While there are plenty of RGB-D camera datasets available [18], almost none of them use multiple sensors simultaneously in a dynamic scene. Thus, we used both a dataset created by Kuster et al. [33] and our own recorded data. Figure 12 shows them in use. Scene A, courtesy of Kuster et al. [33], uses Asus Xtion cameras based on structured light technology. Scene B, created by us, uses Microsoft Kinect 2 cameras based on time-of-flight technology. While the type of noise and distortion differs between devices, the results show that our system is general enough to achieve high-quality meshes in both cases.

7 Conclusion

In this paper, we proposed a real-time 3D reconstruction method that can turn data from RGB-D cameras into consistent triangle meshes. The system has two core elements: an MLS-based method to smooth depth camera data and a mesh zippering-inspired mesh generation and merging method for GPUs.

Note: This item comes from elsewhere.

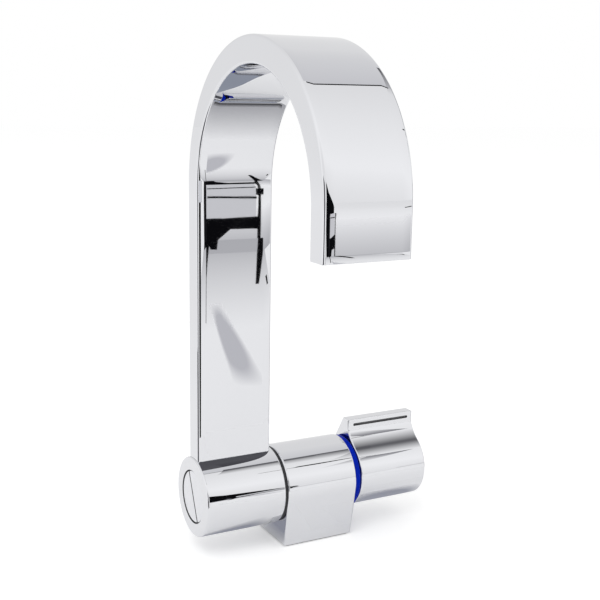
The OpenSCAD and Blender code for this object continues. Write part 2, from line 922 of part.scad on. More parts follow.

Based on the results, our viewpoint projection method for MLS greatly assists in generating high-quality meshes. We also show that our proposed multiple mesh merging system can generate consistent meshes and is much faster than state-of-the-art methods. The implemented system is completely GPU-based and designed to scale linearly with input data, making it a promising solution for future large-scale real-time 3D reconstruction methods.